I won’t get too carried away with this, but I was using Nokogiri for something else over the weekend. It’s kind of addictive. I figured I’d have a look at the embedding code while Nokogiri was fresh on my mind.
My interest in this is that I’d like to see Discourse used more widely by news and blogging sites. If that was to happen, I can imagine new site owners getting frustrated with the current embedding functionality. Here’s one idea for improving it:
Add two new optional attributes to the EmbeddableHost
model:
target_selector
: the outer css selector that contains the content that is to be embedded
exclude_selectors
: a list of css selectors that are to be excluded from the content selected by the target_selector
.
A “Configure” button should be added to each Embeddable Host row on the Admin / Embedding page. Clicking that button opens a page that’s similar to the Emails / Preview Summary page.
The Configure Host page would have a form with fields for entering the host’s target_selector
and exclude_selectors
settings, and a URL field that allowed the supplied values to be tested against a specific web page. The test would essentially just run TopicEmbed.parse_html
with the supplied target_selector
and exclude_selectors
values, then display the results.
Changes to the parse_html
code are easy to test. Here’s a possible approach. Note this code is just a proof of concept:
edited into topic_embed.rb
(https://github.com/discourse/discourse/blob/main/app/models/topic_embed.rb#L157)
###########################################################################
# `target_selector` and `exclude_selectors` would ideally be found from the domain's `EmbeddableHost` record
# these particular settings were used for testing against boingboing.net
target_selector = 'article'
exclude_selectors = ['.article-header, .share-comments-container', '.boing-single-post-rev-content', '.next-post-list-container', '.boing-end-of-article-container-on-single-post-pages']
if defined?(target_selector) && target_selector.present?
read_doc = article_content(html, target_selector, exclude_selectors)
else
# fallback to Readability if `target_selector` isn't set for the host
read_doc = Readability::Document.new(html, opts)
end
###########################################################################
For testing without creating a new class, here’s a basic article_content
method added to the TopicEmbed
class:
def self.article_content(html, target_selector, exclude_selectors = [])
doc = Nokogiri::HTML(html)
# remove comments and script tags
doc.xpath('//comment()').each { |i| i.remove }
doc.css("script, style").each { |i| i.remove }
# get the NodeSet for the target_selector
# maybe fall back to using Readability here if the retured set is empty
selected_nodes = doc.css(target_selector)
# exclude nodes
unless exclude_selectors.empty?
selected_nodes.css(*exclude_selectors).each do |node|
node.remove
end
end
# deal with image sizes, might need improvement
selected_nodes.css('img').each do |img|
img.remove_attribute('width')
img.remove_attribute('height')
end
# just for the heck of it, allow iframes if their source is allowed
# use `[data-sanitized="true"]` to prevent iframes from being stripped in the remove_empty_nodes step
allowed_iframe_sources = SiteSetting.allowed_iframes.split('|')
selected_nodes.css('iframe').each do |iframe|
allowed = allowed_iframe_sources.any? do |allowed_source|
iframe['src'].start_with?(allowed_source)
end
if allowed
iframe['data-sanitized'] = 'true'
iframe['width'] = '690'
iframe['height'] = '388'
else
iframe.remove
end
end
# remove empty 'p' and 'div' nodes
selected_nodes.css('p', 'div').each do |node|
node.remove if node.content.strip.empty? && !node.at_css('iframe[data-sanitized="true"]')
end
# convert the nodes to a string and return an object with a `content` method
content = selected_nodes.to_s
OpenStruct.new(content: content)
end
I’m fairly sure it would just take a bit of fiddling against multiple domains to get it right.

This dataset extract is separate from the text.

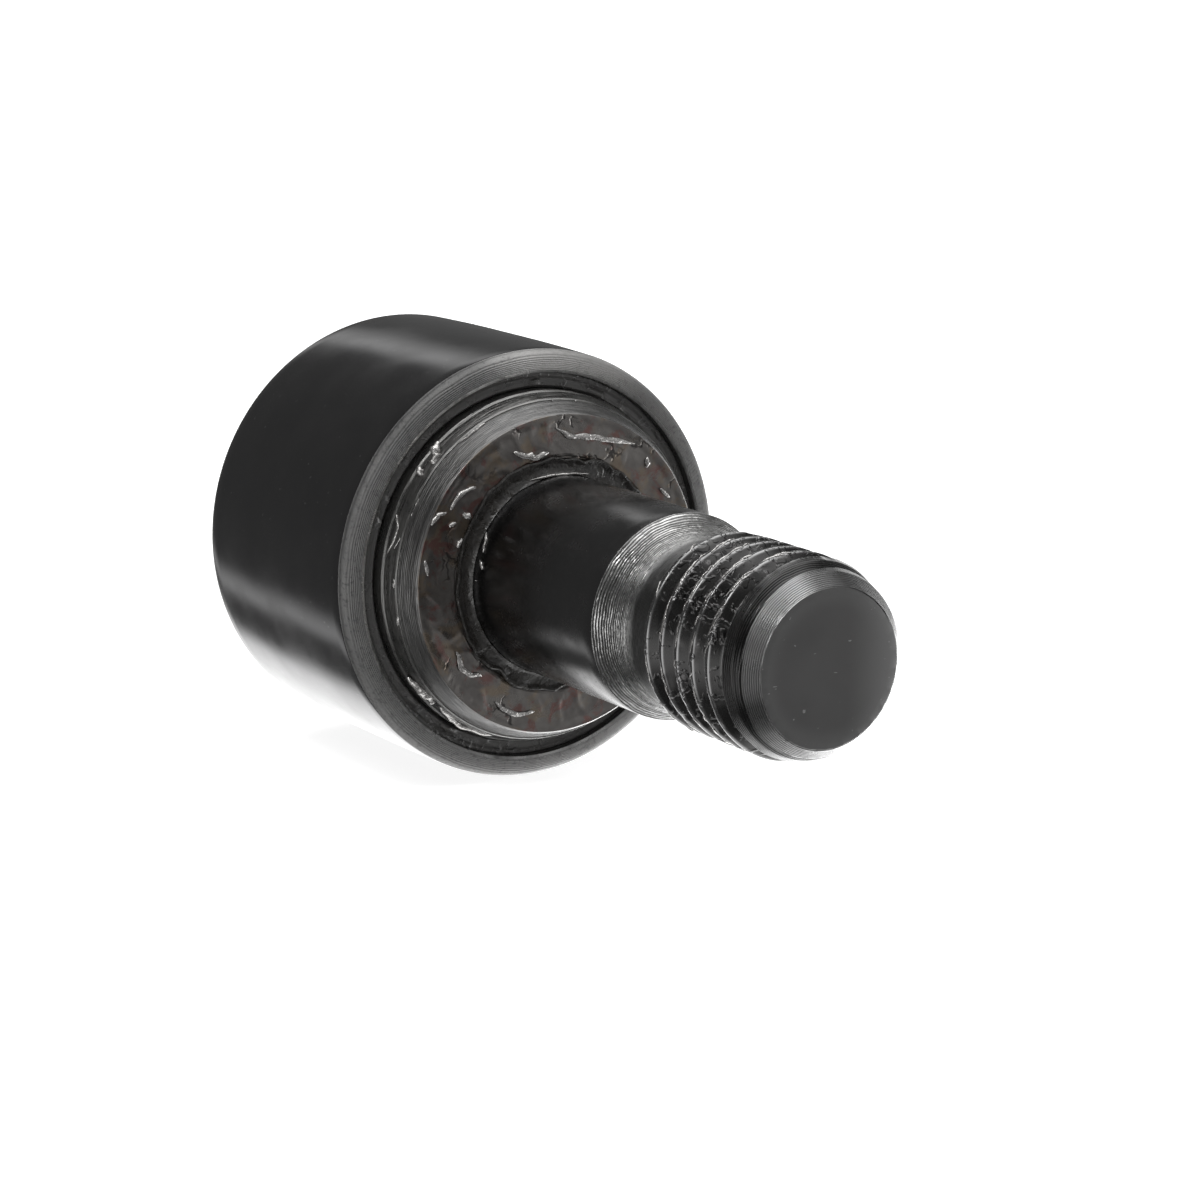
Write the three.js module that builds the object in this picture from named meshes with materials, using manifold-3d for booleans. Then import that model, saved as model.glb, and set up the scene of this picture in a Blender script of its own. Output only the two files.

The results I’ve been getting for BBS are good so far.
The goal is to come up with something that site owners can easily understand and configure on their own. With this approach, the more specific the target_selector
is, the easier it would be to configure the exclude_selectors
. For example, for a WordPress site, if .entry-content
was selected as the target_selector
, no further configuration would be required. If site owners wanted to get more than the basic .entry-content
html, they could figure out how to do that on the Configure Host page.
The only real issue I can see is for hosts with very inconsistent HTML. That case could be dealt with by keeping Ruby Readability as a fallback.